**WHAT IS NEEDED**
List the lines of this listing that hold the word "follow".

Scripts that build objects

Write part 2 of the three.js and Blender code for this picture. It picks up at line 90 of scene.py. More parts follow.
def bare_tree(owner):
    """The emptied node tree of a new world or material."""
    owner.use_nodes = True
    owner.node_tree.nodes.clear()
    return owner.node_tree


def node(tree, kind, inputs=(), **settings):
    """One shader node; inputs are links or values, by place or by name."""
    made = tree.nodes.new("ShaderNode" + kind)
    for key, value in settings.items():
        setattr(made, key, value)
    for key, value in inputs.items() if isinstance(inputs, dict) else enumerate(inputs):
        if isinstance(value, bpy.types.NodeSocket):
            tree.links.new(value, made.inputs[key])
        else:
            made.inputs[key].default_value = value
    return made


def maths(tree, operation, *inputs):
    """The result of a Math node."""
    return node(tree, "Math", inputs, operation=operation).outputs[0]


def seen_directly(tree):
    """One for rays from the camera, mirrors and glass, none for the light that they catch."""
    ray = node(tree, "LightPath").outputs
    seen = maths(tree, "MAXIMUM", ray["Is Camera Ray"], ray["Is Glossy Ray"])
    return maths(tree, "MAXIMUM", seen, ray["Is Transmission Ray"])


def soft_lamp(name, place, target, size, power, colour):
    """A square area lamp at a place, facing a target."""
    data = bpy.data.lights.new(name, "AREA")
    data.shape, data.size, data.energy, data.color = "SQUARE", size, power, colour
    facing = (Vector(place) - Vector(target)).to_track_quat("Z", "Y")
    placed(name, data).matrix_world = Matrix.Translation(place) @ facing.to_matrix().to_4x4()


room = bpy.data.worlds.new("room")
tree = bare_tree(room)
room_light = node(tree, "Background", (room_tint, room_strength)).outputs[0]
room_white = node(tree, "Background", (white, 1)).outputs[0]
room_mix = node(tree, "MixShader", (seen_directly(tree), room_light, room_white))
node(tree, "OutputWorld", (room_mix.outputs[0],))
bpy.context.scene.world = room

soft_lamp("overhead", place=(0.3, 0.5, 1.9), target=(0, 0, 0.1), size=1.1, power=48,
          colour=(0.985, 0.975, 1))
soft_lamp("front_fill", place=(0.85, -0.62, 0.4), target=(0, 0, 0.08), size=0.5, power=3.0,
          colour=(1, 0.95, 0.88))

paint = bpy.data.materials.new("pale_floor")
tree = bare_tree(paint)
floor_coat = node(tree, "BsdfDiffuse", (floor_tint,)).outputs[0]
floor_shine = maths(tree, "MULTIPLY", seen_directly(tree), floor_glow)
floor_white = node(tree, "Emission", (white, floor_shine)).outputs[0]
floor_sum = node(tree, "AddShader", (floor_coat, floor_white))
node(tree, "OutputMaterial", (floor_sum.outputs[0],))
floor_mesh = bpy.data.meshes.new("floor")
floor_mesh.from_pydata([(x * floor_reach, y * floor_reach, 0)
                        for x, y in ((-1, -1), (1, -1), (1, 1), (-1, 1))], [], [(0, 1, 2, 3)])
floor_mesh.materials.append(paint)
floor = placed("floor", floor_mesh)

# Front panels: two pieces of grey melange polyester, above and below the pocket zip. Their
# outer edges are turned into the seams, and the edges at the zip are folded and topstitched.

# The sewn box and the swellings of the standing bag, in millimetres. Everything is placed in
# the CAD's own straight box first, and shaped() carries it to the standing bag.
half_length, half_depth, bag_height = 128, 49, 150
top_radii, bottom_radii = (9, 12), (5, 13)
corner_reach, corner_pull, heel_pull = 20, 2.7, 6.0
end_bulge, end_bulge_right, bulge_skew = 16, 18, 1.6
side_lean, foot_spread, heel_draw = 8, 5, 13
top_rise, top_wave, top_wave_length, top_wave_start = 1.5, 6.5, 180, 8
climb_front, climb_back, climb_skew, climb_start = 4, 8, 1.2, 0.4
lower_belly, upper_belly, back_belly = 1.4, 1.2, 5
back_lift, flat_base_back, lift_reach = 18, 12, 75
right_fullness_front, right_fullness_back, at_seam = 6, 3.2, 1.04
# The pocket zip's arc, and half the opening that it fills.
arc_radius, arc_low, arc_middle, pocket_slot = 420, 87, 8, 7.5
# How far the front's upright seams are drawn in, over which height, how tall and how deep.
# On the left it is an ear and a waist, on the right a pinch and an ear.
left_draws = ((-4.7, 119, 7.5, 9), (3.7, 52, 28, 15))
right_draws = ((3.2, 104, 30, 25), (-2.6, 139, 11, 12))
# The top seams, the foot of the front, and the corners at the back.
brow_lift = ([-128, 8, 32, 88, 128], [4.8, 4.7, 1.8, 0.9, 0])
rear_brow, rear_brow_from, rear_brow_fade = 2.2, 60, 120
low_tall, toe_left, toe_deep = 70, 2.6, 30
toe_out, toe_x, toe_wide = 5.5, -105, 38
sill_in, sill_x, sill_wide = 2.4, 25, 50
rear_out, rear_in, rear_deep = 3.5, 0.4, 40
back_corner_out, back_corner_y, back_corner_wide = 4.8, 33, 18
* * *
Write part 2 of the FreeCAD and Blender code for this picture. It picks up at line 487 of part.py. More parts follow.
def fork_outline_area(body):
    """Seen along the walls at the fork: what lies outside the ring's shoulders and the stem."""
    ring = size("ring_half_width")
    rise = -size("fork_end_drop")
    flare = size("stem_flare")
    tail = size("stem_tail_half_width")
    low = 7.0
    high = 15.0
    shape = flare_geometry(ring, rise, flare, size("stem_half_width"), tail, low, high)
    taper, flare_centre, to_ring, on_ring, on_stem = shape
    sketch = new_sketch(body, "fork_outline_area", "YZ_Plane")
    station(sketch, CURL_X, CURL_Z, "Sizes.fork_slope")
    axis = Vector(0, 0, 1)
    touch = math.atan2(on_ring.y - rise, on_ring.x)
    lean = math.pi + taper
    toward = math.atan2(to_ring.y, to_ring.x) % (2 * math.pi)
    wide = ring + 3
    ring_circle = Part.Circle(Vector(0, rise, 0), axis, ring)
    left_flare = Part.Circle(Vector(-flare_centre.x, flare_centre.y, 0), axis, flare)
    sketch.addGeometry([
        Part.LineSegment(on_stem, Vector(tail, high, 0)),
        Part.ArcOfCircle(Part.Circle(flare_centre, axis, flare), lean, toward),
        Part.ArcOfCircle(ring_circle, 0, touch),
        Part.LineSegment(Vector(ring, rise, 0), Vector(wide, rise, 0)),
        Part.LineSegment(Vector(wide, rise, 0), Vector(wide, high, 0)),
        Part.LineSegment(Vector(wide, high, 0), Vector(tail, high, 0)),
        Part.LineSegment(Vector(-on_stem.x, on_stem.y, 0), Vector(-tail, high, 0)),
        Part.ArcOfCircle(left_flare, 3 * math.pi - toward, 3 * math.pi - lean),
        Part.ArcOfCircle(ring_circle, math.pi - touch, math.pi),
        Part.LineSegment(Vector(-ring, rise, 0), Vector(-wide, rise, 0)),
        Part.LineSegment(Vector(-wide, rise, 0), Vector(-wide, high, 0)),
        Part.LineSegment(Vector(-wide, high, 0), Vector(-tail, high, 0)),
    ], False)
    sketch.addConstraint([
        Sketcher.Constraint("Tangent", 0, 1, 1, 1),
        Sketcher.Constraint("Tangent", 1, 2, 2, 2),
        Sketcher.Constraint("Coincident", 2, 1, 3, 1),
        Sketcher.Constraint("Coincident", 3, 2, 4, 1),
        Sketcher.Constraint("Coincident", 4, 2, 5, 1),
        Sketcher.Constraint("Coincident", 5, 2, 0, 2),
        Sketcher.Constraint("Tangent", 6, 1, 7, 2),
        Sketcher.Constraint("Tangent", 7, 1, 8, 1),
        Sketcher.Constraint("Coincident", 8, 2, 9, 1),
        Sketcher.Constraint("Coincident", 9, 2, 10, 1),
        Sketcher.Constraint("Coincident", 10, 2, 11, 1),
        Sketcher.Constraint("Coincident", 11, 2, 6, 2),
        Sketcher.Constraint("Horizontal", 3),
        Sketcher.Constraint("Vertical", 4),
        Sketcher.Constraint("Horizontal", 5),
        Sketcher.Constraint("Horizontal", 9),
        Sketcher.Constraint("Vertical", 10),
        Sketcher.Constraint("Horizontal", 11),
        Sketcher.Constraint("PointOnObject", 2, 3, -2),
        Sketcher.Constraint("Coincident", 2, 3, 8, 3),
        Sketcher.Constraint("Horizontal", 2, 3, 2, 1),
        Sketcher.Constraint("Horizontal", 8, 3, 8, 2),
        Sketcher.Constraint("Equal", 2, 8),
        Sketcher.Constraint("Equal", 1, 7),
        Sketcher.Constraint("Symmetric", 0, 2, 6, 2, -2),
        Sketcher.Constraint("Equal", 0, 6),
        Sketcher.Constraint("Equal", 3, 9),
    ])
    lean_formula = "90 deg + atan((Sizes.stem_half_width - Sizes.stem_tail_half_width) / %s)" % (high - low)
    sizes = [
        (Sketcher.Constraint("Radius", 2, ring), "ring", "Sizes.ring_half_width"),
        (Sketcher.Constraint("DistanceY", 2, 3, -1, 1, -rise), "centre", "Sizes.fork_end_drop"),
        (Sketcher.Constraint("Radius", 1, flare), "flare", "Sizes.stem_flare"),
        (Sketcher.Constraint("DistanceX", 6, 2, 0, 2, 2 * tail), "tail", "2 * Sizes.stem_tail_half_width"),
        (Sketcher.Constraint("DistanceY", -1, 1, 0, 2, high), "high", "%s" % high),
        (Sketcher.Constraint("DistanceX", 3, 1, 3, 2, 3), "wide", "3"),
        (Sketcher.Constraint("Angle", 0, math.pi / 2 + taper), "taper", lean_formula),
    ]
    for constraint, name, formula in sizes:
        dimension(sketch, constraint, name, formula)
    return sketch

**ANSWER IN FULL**
Write part 2 of the three.js and Blender code for this picture. It picks up at line 90 of scene.py. More parts follow.
Write part 2 of the FreeCAD and Blender code for this picture. It picks up at line 487 of part.py. More parts follow.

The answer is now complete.